それで、ある時に、古いものを見つけてそれを提案して売るっていうのもひとつのクリエイトのかたちだなって気が付いたんです。
デザイナーは頭にイメージしたものを形にしているので、僕はステップを多少手抜きしてはいますけど、先代の誰かが作ってきたものを、自分の目線で選び出してまた転売するっていうことも、良いものを生み出すというゴールは一緒じゃないかなと。
例えば、清涼飲料の会社が新製品を出して、ボトルやラベルのデザインを新しく考えるけど、僕はすでにあるものの中で形がきれいだったり、ユニークなものを提案しているわけであって、それがたまたま発表の場がコンビニか、骨董屋かの違いであって、クリエイトするという点では一緒なんです。

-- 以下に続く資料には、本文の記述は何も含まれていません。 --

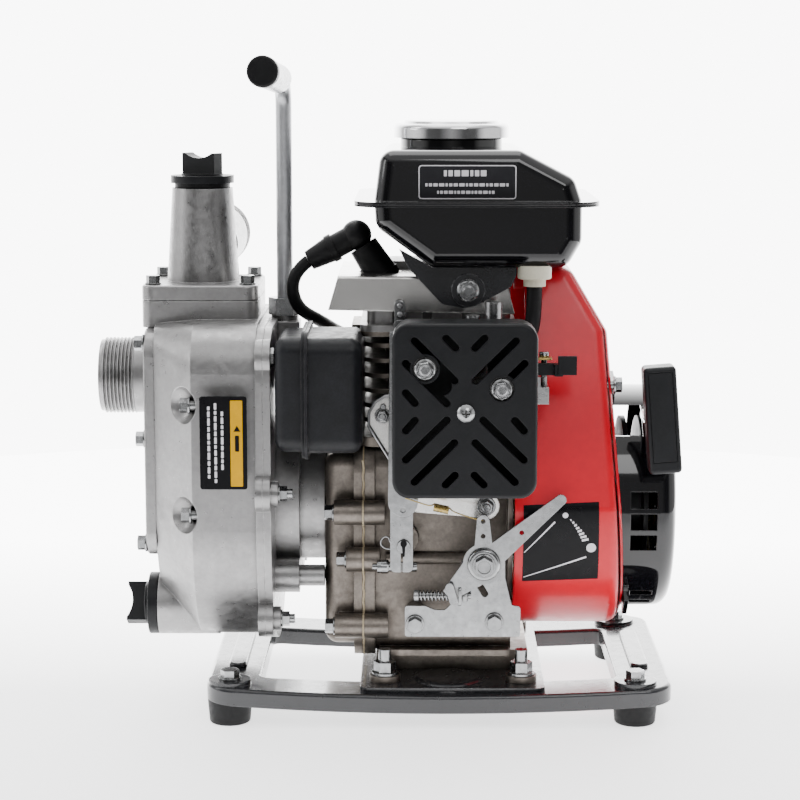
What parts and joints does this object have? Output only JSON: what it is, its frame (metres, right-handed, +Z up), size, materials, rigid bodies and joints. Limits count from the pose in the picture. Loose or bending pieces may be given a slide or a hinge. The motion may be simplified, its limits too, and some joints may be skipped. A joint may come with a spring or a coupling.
{
  "type": "portable fire pump",
  "caption": "Portable engine-driven water pump on a black frame: cast pump with male pipe ports, small petrol engine with fuel tank, air cleaner, recoil starter and carrying handle.",
  "frame": {"origin": "middle of the machine's footprint on the ground", "axes": "+Z up; +X from the pump to the recoil starter, along the crankshaft; -Y is the side with the air cleaner and throttle"},
  "size_m": [0.356, 0.2312, 0.402],
  "materials": {
    "cast_pump": "satin sand cast",
    "cast_engine": "satin die cast",
    "machined": "machined",
    "sheet_bright": "bright",
    "zinc": "zinc plated",
    "steel": "ground",
    "muffler_black": "matte",
    "tank_black": "gloss",
    "frame_black": "gloss",
    "shroud_red": "semi-gloss",
    "plastic_black": "satin",
    "rubber_black": "matte",
    "cap_chrome": "polished",
    "nylon_cream": "satin",
    "gasket": "matte",
    "iron": "cast",
    "spring_brass": "satin",
    "nylon_yellow": "satin"
  },
  "bodies": {
    "machine": {"base_frame": "frame_black", "engine_plate": "frame_black", "rubber_feet": "rubber_black", "frame_bolts": "zinc", "pump_casing": "cast_pump", "suction_cover": "cast_pump", "volute_case": "iron", "shaft_seal": "rubber_black", "pump_bracket": "cast_pump", "discharge_neck": "cast_pump", "pump_bolts": "zinc", "handle_rod": "zinc", "handle_locknut": "zinc", "handle_grip": "steel", "handle_end_cap": "rubber_black", "crankcase": "cast_engine", "crankcase_cover": "cast_engine", "crankcase_gasket": "gasket", "crankcase_bolts": "zinc", "main_bearings": "steel", "cylinder_barrel": "cast_engine", "cylinder_head": "cast_pump", "head_shroud": "sheet_bright", "spark_plug": "steel", "spark_plug_cap": "rubber_black", "ht_lead": "rubber_black", "ignition_coil": "plastic_black", "fan_shroud": "shroud_red", "recoil_housing": "tank_black", "tank_upper": "tank_black", "tank_lower": "tank_black", "tank_bracket": "frame_black", "fuel_outlet": "nylon_cream", "fuel_hose": "rubber_black", "carburettor": "machined", "air_cleaner_case": "plastic_black", "air_cleaner_cover": "plastic_black", "muffler_left_shell": "muffler_black", "muffler_right_shell": "muffler_black", "throttle_bracket": "zinc", "engine_bolts": "zinc"},
    "crank": {"crankshaft": "steel", "flywheel": "nylon_yellow", "starter_cup": "steel", "impeller": "iron"},
    "piston": {"piston": "machined"},
    "throttle": {"throttle_lever": "zinc"},
    "governor": {"governor_lever": "zinc", "governor_rod": "zinc", "governor_spring": "spring_brass"},
    "carb_throttle": {"carb_throttle_arm": "zinc"},
    "choke": {"choke_lever": "plastic_black"},
    "grip": {"starter_grip": "plastic_black"},
    "pulley": {"starter_pulley": "plastic_black"},
    "cap_seal": {"fuel_cap_seal": "rubber_black"},
    "fuel_cap": {"fuel_cap": "cap_chrome"},
    "plug_ring": {"priming_plug_ring": "rubber_black"},
    "priming_plug": {"priming_plug": "plastic_black"},
    "drain_plug": {"drain_plug": "plastic_black"},
    "check_valve": {"check_valve_flap": "rubber_black"}
  },
  "joints": [
    {"name": "crank_spin", "type": "hinge", "parent": "machine", "child": "crank", "pos_m": [0.0336, 0.0156, 0.127], "axis": [1, 0, 0], "continuous": true},
    {"name": "piston_stroke", "type": "slide", "parent": "machine", "child": "piston", "axis": [0, 0, 1], "range_m": [-0.019, 0.019]},
    {"name": "throttle_turn", "type": "hinge", "parent": "machine", "child": "throttle", "pos_m": [0.0605, -0.076, 0.1023], "axis": [0, 1, 0], "range_deg": [0, 38]},
    {"name": "governor_turn", "type": "hinge", "parent": "machine", "child": "governor", "pos_m": [0.0126, -0.0624, 0.11], "axis": [0, 1, 0], "range_deg": [-3.1, 3.1]},
    {"name": "carb_throttle_turn", "type": "hinge", "parent": "machine", "child": "carb_throttle", "pos_m": [0.0536, -0.0544, 0.247], "axis": [0, 0, 1], "range_deg": [-38, 38]},
    {"name": "choke_turn", "type": "hinge", "parent": "machine", "child": "choke", "pos_m": [0.0816, -0.0644, 0.218], "axis": [0, 0, 1], "range_deg": [0, 45]},
    {"name": "starter_pull", "type": "slide", "parent": "machine", "child": "grip", "axis": [0, -1, 0], "range_m": [0, 0.6]},
    {"name": "pulley_turn", "type": "hinge", "parent": "machine", "child": "pulley", "pos_m": [0.1556, 0.0156, 0.127], "axis": [1, 0, 0], "continuous": true},
    {"name": "fuel_cap_lift", "type": "slide", "parent": "machine", "child": "cap_seal", "axis": [0, 0, 1], "range_m": [0, 0.05]},
    {"name": "fuel_cap_turn", "type": "hinge", "parent": "cap_seal", "child": "fuel_cap", "pos_m": [0.0416, 0.0156, 0.356], "axis": [0, 0, 1], "range_deg": [0, 90]},
    {"name": "priming_plug_lift", "type": "slide", "parent": "machine", "child": "plug_ring", "axis": [0, 0, 1], "range_m": [0, 0.045]},
    {"name": "priming_plug_turn", "type": "hinge", "parent": "plug_ring", "child": "priming_plug", "pos_m": [-0.1134, 0.0156, 0.326], "axis": [0, 0, 1], "continuous": true},
    {"name": "drain_plug_turn", "type": "hinge", "parent": "machine", "child": "drain_plug", "pos_m": [-0.1444, -0.0044, 0.0605], "axis": [-1, 0, 0], "continuous": true},
    {"name": "check_valve_swing", "type": "hinge", "parent": "machine", "child": "check_valve", "pos_m": [-0.1278, 0.0156, 0.2249], "axis": [0, 1, 0], "range_deg": [-50, 0]}
  ],
  "couplings": [
    {"joint": "governor_turn", "follows": "carb_throttle_turn", "ratio": 0.0806},
    {"joint": "pulley_turn", "follows": "starter_pull", "rad_per_m": 23.256}
  ]
}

                                  

『糸の宝石』 吉田昌太郎
新刊『糸の宝石』(ラトルズ) 吉田昌太郎
 
“アンティークス タミゼ”店主の吉田昌太郎さんが、パリの蚤の市で見つけた箱。
そこには、レース編みが貼り付けられた紙片や手芸雑誌を綴じたものなどが、ごっそりと放り込まれていた。
かつて西洋では宝石とならぶステイタスであったというレースの歴史とともに、ある一家の物語にも思いを馳せることができる、美しいものの記録。


profile

吉田昌太郎

  1972年、母の実家である東京で生まれ、栃木の黒磯でキャンプ、釣り三昧で育つ。
18歳で東京に移り美術学校で工業工芸デザイン(テキスタイル、陶芸)を学び、卒業後テキスタイルデザインの会社を経て、その後いくつかのアルバイトを重ね(彫刻、グラフィックデザイン、本屋など)、1996年から骨董屋にて4年間修行する。
2001年より麻布十番にて「antiques tamiser」(アンティークス タミゼ)をオープンさせる。
2005年、現在の恵比寿に移る。
2009年秋栃木県黒磯駅前に「tamiser kuroiso」をオープン。 黒磯と東京を行ったり来たりの生活がはじまる。